--- What the task asks ---
Look for the string "lifts" in the lines and copy each line that has it.

◇ ◇ ◇ ◇ ◇

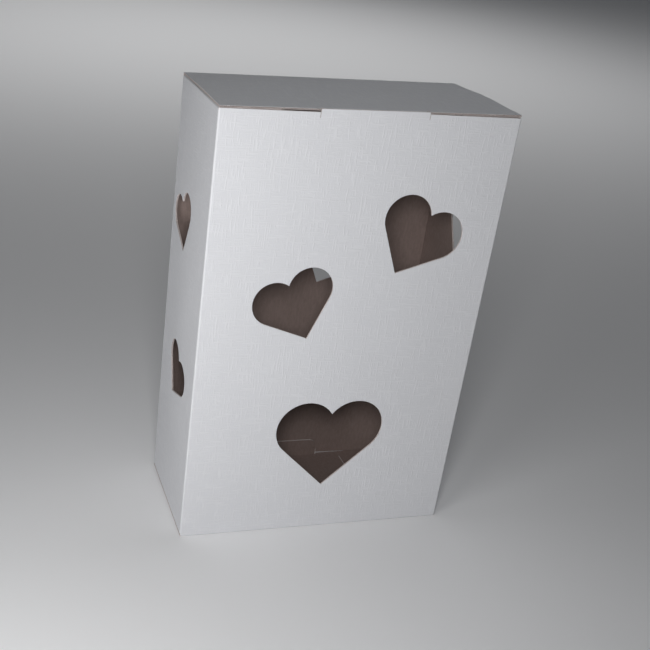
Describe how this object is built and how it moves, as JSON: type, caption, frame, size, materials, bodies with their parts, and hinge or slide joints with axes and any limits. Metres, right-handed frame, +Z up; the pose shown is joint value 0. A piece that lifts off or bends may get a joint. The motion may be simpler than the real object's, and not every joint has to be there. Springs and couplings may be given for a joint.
{
  "type": "wedding card box",
  "caption": "Tall folding box of white embossed board with heart windows in its walls, a hinged tuck-in lid and bottom, and dust flaps.",
  "frame": {"origin": "middle of the base, on the surface that the box stands on", "axes": "+X to the right as seen from the front, +Y from the front to the back, +Z up"},
  "size_m": [0.27, 0.128, 0.416],
  "materials": {
    "board": "white embossed outer face, brown-grey inner face"
  },
  "bodies": {
    "tube": {"front_wall": "board", "right_wall": "board", "back_wall": "board", "left_wall": "board", "glue_flap": "board"},
    "lid": {"lid": "board"},
    "lid_tuck": {"lid_tuck_flap": "board"},
    "lid_left_dust": {"lid_left_dust_flap": "board"},
    "lid_right_dust": {"lid_right_dust_flap": "board"},
    "bottom": {"bottom_panel": "board"},
    "bottom_tuck": {"bottom_tuck_flap": "board"},
    "bottom_left_dust": {"bottom_left_dust_flap": "board"},
    "bottom_right_dust": {"bottom_right_dust_flap": "board"}
  },
  "joints": [
    {"name": "lid_hinge", "type": "hinge", "parent": "tube", "child": "lid", "pos_m": [0, 0.06353, 0.41553], "axis": [-1, 0, 0], "range_deg": [0, 170]},
    {"name": "lid_tuck_fold", "type": "hinge", "parent": "lid", "child": "lid_tuck", "pos_m": [0, -0.0604, 0.4144], "axis": [1, 0, 0], "range_deg": [0, 75], "stiffness_Nm_per_rad": 0.003, "springref_deg": -17.19},
    {"name": "lid_left_dust_fold", "type": "hinge", "parent": "tube", "child": "lid_left_dust", "pos_m": [-0.13453, 0, 0.41363], "axis": [0, -1, 0], "range_deg": [0, 42.5]},
    {"name": "lid_right_dust_fold", "type": "hinge", "parent": "tube", "child": "lid_right_dust", "pos_m": [0.13453, 0, 0.41363], "axis": [0, 1, 0], "range_deg": [0, 42.5]},
    {"name": "bottom_hinge", "type": "hinge", "parent": "tube", "child": "bottom", "pos_m": [0, -0.06353, 0.00047], "axis": [-1, 0, 0], "range_deg": [0, 170]},
    {"name": "bottom_tuck_fold", "type": "hinge", "parent": "bottom", "child": "bottom_tuck", "pos_m": [0, 0.0604, 0.0016], "axis": [1, 0, 0], "range_deg": [0, 75], "stiffness_Nm_per_rad": 0.003, "springref_deg": -17.19},
    {"name": "bottom_left_dust_fold", "type": "hinge", "parent": "tube", "child": "bottom_left_dust", "pos_m": [-0.13453, 0, 0.00237], "axis": [0, 1, 0], "range_deg": [0, 42.5]},
    {"name": "bottom_right_dust_fold", "type": "hinge", "parent": "tube", "child": "bottom_right_dust", "pos_m": [0.13453, 0, 0.00237], "axis": [0, -1, 0], "range_deg": [0, 42.5]}
  ],
  "couplings": [
    {"joint": "lid_left_dust_fold", "follows": "lid_hinge", "ratio": 0.25},
    {"joint": "lid_right_dust_fold", "follows": "lid_hinge", "ratio": 0.25},
    {"joint": "bottom_left_dust_fold", "follows": "bottom_hinge", "ratio": 0.25},
    {"joint": "bottom_right_dust_fold", "follows": "bottom_hinge", "ratio": 0.25}
  ]
}
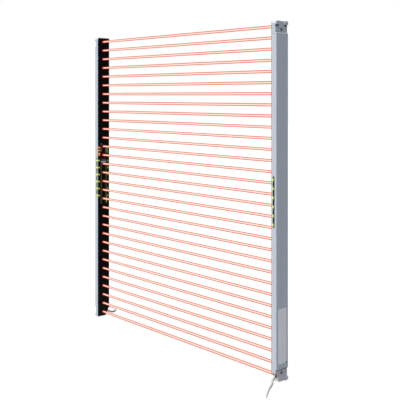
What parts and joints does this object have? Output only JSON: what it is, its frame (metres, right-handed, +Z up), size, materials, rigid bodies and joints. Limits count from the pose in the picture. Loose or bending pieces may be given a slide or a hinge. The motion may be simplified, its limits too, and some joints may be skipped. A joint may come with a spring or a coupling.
{
  "type": "safety light curtain",
  "caption": "Pair of slim upright safety light curtain bars with black windows, moulded end caps, indicator strips and short cable leads with screw-on connectors.",
  "frame": {"origin": "midway between the two bars, on the surface that they stand on", "axes": "+X from the emitter's bar to the receiver's, +Z up along the bars, -Y the side that the picture shows"},
  "size_m": [0.8051, 0.1939, 0.638],
  "materials": {
    "casing": "satin silver grey, lighter on the narrow sides",
    "end_cap": "moulded, painted silver grey",
    "gasket": "dark moulded rubber",
    "insert": "plain turned brass",
    "plate": "bare adhesive plate",
    "window": "gloss black, dark to the eye",
    "lens": "clear dark lens plastic",
    "holder": "matt black moulding",
    "screw": "plain steel",
    "board": "green board",
    "element": "dark encapsulated element",
    "chip": "black package",
    "header": "cream housing",
    "side_light": "dark olive light guide",
    "lamp": "yellow green lamp",
    "status_light": "tinted light pipe",
    "display": "pale grey display face",
    "bush": "cream moulded bush",
    "grip": "dark overmoulded grip",
    "carrier": "black contact carrier",
    "pin": "gold plated",
    "seal_ring": "soft sealing ring",
    "nut": "nickel plated, fluted",
    "jacket": "light grey cable jacket"
  },
  "bodies": {
    "light_curtain": {"emitter_board_chips": "chip", "emitter_board_connector": "header", "emitter_bottom_cap": "end_cap", "emitter_cable": "jacket", "emitter_cable_bush": "bush", "emitter_cap_gaskets": "gasket", "emitter_connector_body": "grip", "emitter_connector_carrier": "carrier", "emitter_connector_pins": "pin", "emitter_connector_ring": "seal_ring", "emitter_control_board": "board", "emitter_display_plate": "display", "emitter_element_board": "board", "emitter_front_window": "window", "emitter_holder_screws": "screw", "emitter_housing": "casing", "emitter_indicator_lamps": "lamp", "emitter_lens_strip": "lens", "emitter_mounting_inserts": "insert", "emitter_name_plate": "plate", "emitter_optical_elements": "element", "emitter_optics_holder": "holder", "emitter_side_light_guides": "side_light", "emitter_status_light_pipes": "status_light", "emitter_top_cap": "end_cap", "emitter_window_seal": "gasket", "receiver_board_chips": "chip", "receiver_board_connector": "header", "receiver_bottom_cap": "end_cap", "receiver_cable": "jacket", "receiver_cable_bush": "bush", "receiver_cap_gaskets": "gasket", "receiver_connector_body": "grip", "receiver_connector_carrier": "carrier", "receiver_connector_pins": "pin", "receiver_connector_ring": "seal_ring", "receiver_control_board": "board", "receiver_display_plate": "display", "receiver_element_board": "board", "receiver_front_window": "window", "receiver_holder_screws": "screw", "receiver_housing": "casing", "receiver_indicator_lamps": "lamp", "receiver_lens_strip": "lens", "receiver_mounting_inserts": "insert", "receiver_name_plate": "plate", "receiver_optical_elements": "element", "receiver_optics_holder": "holder", "receiver_side_light_guides": "side_light", "receiver_status_light_pipes": "status_light", "receiver_top_cap": "end_cap", "receiver_window_seal": "gasket"},
    "emitter_nut": {"emitter_coupling_nut": "nut"},
    "receiver_nut": {"receiver_coupling_nut": "nut"}
  },
  "joints": [
    {"name": "emitter_nut_spin", "type": "hinge", "parent": "light_curtain", "child": "emitter_nut", "pos_m": [-0.39457, 0.08917, 0.0074], "axis": [-0.8204, 0.5718, 0], "continuous": true},
    {"name": "receiver_nut_spin", "type": "hinge", "parent": "light_curtain", "child": "receiver_nut", "pos_m": [0.39222, -0.0763, 0.0074], "axis": [0.9279, 0.3728, 0], "continuous": true}
  ]
}
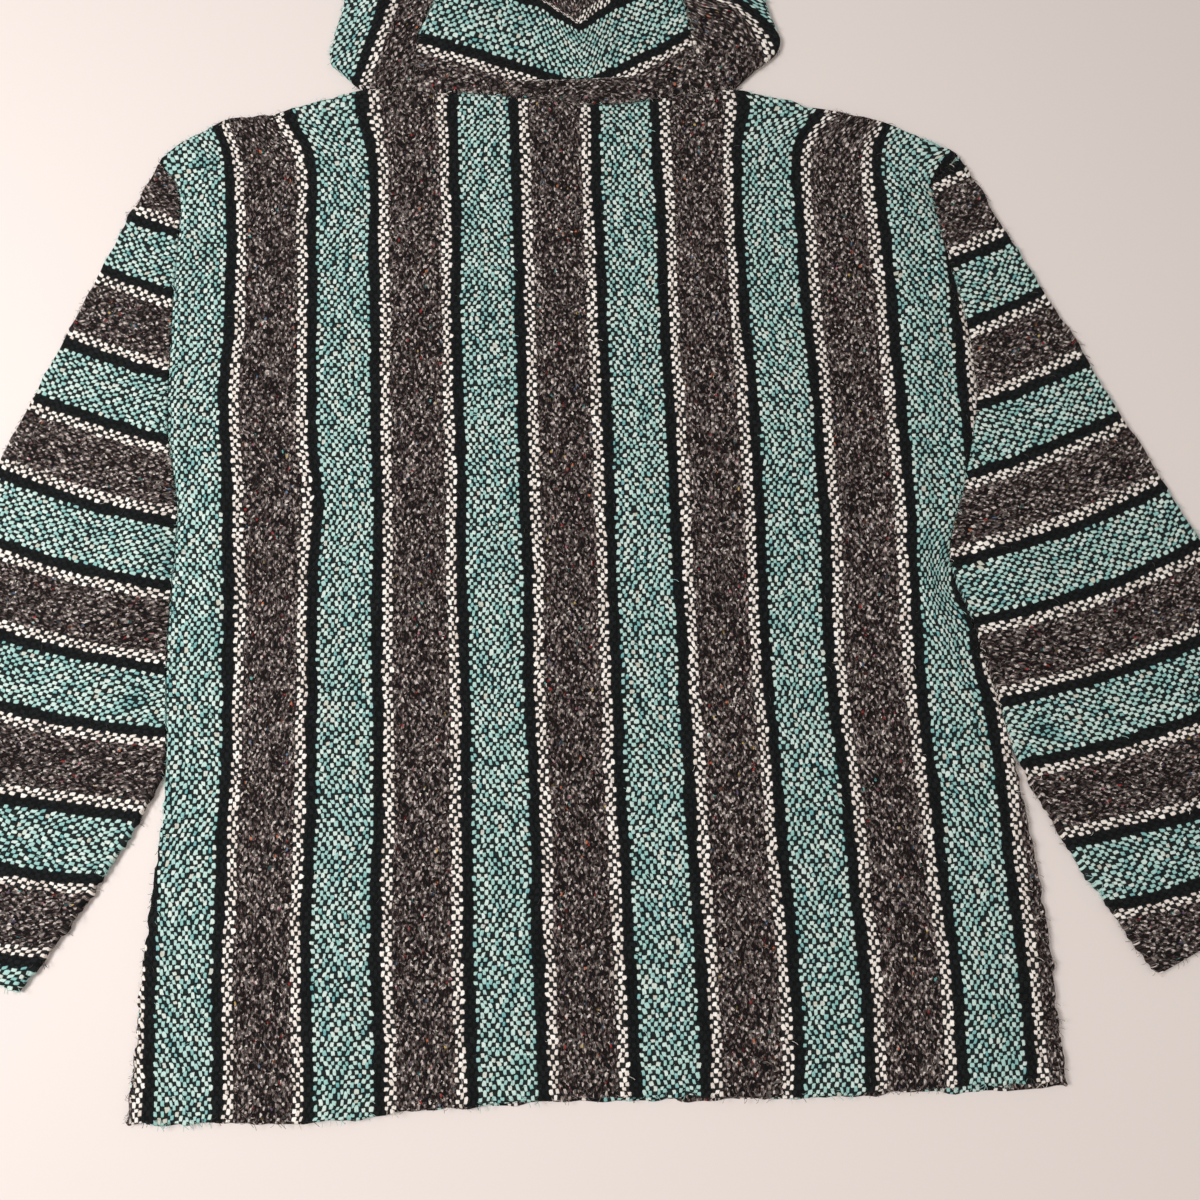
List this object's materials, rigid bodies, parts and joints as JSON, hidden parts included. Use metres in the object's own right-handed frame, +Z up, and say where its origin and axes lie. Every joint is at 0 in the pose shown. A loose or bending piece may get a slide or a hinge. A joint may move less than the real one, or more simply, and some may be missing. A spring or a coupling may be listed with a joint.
{
  "type": "baja hoodie",
  "caption": "Striped handwoven baja hoodie laid flat with its back up, the hood lying above the neck and the sleeves angled down at the sides.",
  "frame": {"origin": "on the table under the middle of the garment's box", "axes": "+X to the right across the back, +Y from the hem towards the hood, +Z up out of the back"},
  "size_m": [1.074, 1.038, 0.0099],
  "materials": {
    "body_cloth": "thick plain weave of teal, black, cream and flecked brown stripes, with a fuzzy nap",
    "sleeve_cloth": "the same striped cloth, with the stripes round the arm",
    "hood_cloth": "the same striped cloth, with the stripes across the hood's middle and up its sides"
  },
  "bodies": {
    "root": {"front_panel": "body_cloth", "back_panel": "body_cloth", "sleeve_left": "sleeve_cloth", "sleeve_right": "sleeve_cloth", "hood_centre": "hood_cloth", "hood_side_left": "hood_cloth", "hood_side_right": "hood_cloth"}
  },
  "joints": []
}
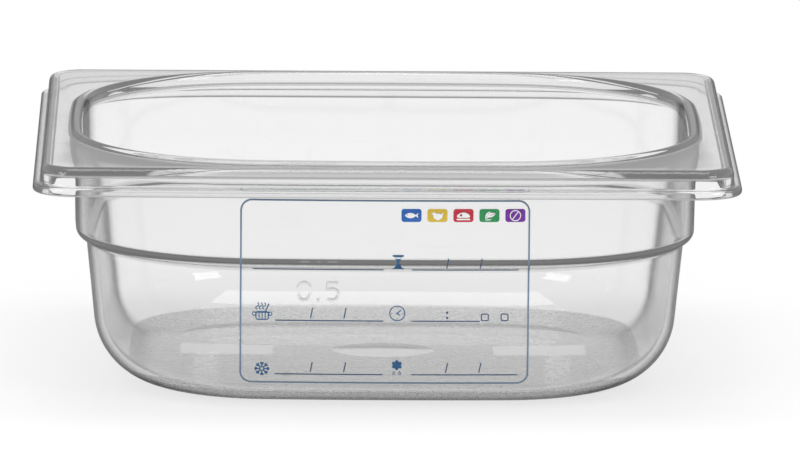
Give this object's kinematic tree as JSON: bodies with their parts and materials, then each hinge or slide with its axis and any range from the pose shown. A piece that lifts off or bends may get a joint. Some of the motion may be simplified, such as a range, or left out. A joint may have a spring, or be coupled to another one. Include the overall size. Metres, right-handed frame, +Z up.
{
  "type": "deli food pan",
  "caption": "Shallow clear plastic food pan with a wide rectangular rim, an oval-cornered bowl with a stacking ledge, and a blank date label printed on its front.",
  "frame": {"origin": "middle of the base, on the surface the pan stands on", "axes": "+Z up, +X along the rim's length, -Y out of the front wall that carries the printed label"},
  "size_m": [0.176, 0.162, 0.0641],
  "materials": {
    "clear_plastic": "clear moulded copolyester, polished, with a fine stipple under the base",
    "frame_ink": "thin blue-grey screen ink",
    "line_ink": "thin slate-blue screen ink",
    "icon_ink": "thin blue screen ink",
    "fish_blue_ink": "thin blue screen ink",
    "poultry_yellow_ink": "thin yellow screen ink",
    "meat_red_ink": "thin red screen ink",
    "leaf_green_ink": "thin green screen ink",
    "allergen_purple_ink": "thin purple screen ink",
    "white_ink": "thin white screen ink"
  },
  "bodies": {
    "root": {"pan": "clear_plastic", "label_frame": "frame_ink", "rule_lines": "line_ink", "date_slashes": "line_ink", "time_colon": "line_ink", "check_boxes": "line_ink", "hourglass_icon": "icon_ink", "pot_icon": "icon_ink", "clock_icon": "icon_ink", "snowflake_icon": "icon_ink", "thaw_icon": "icon_ink", "fish_tab": "fish_blue_ink", "poultry_tab": "poultry_yellow_ink", "meat_tab": "meat_red_ink", "leaf_tab": "leaf_green_ink", "allergen_tab": "allergen_purple_ink", "tab_pictograms": "white_ink"}
  },
  "joints": []
}
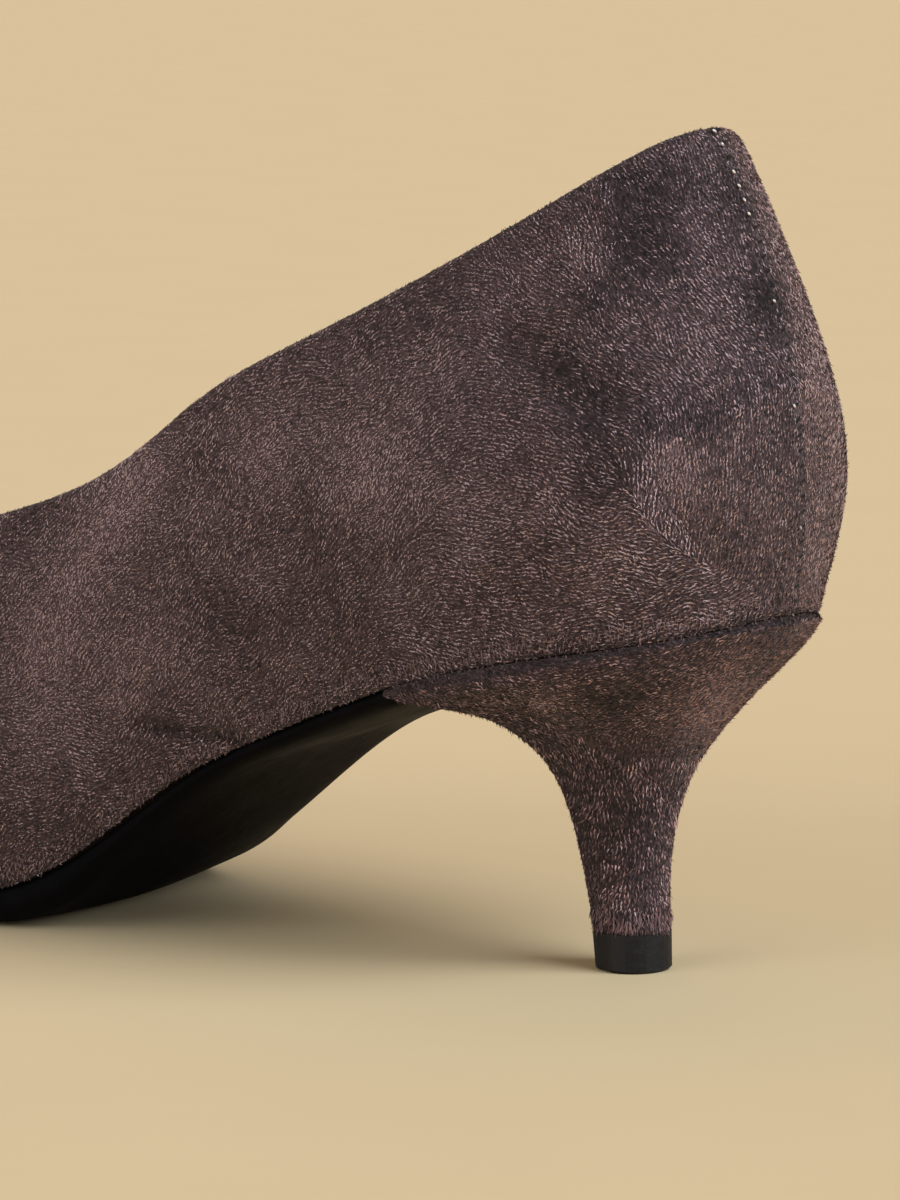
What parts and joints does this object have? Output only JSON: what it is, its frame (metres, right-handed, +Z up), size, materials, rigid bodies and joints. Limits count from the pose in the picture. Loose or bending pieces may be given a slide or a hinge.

◇ ◇ ◇ ◇ ◇

--- Solution to the problem ---
Describe how this object is built and how it moves, as JSON: type, caption, frame, size, materials, bodies with their parts, and hinge or slide joints with axes and any limits. Metres, right-handed frame, +Z up; the pose shown is joint value 0. A piece that lifts off or bends may get a joint. The motion may be simpler than the real object's, and not every joint has to be there. Springs and couplings may be given for a joint.
Give this object's kinematic tree as JSON: bodies with their parts and materials, then each hinge or slide with its axis and any range from the pose shown. A piece that lifts off or bends may get a joint. Some of the motion may be simplified, such as a range, or left out. A joint may have a spring, or be coupled to another one. Include the overall size. Metres, right-handed frame, +Z up.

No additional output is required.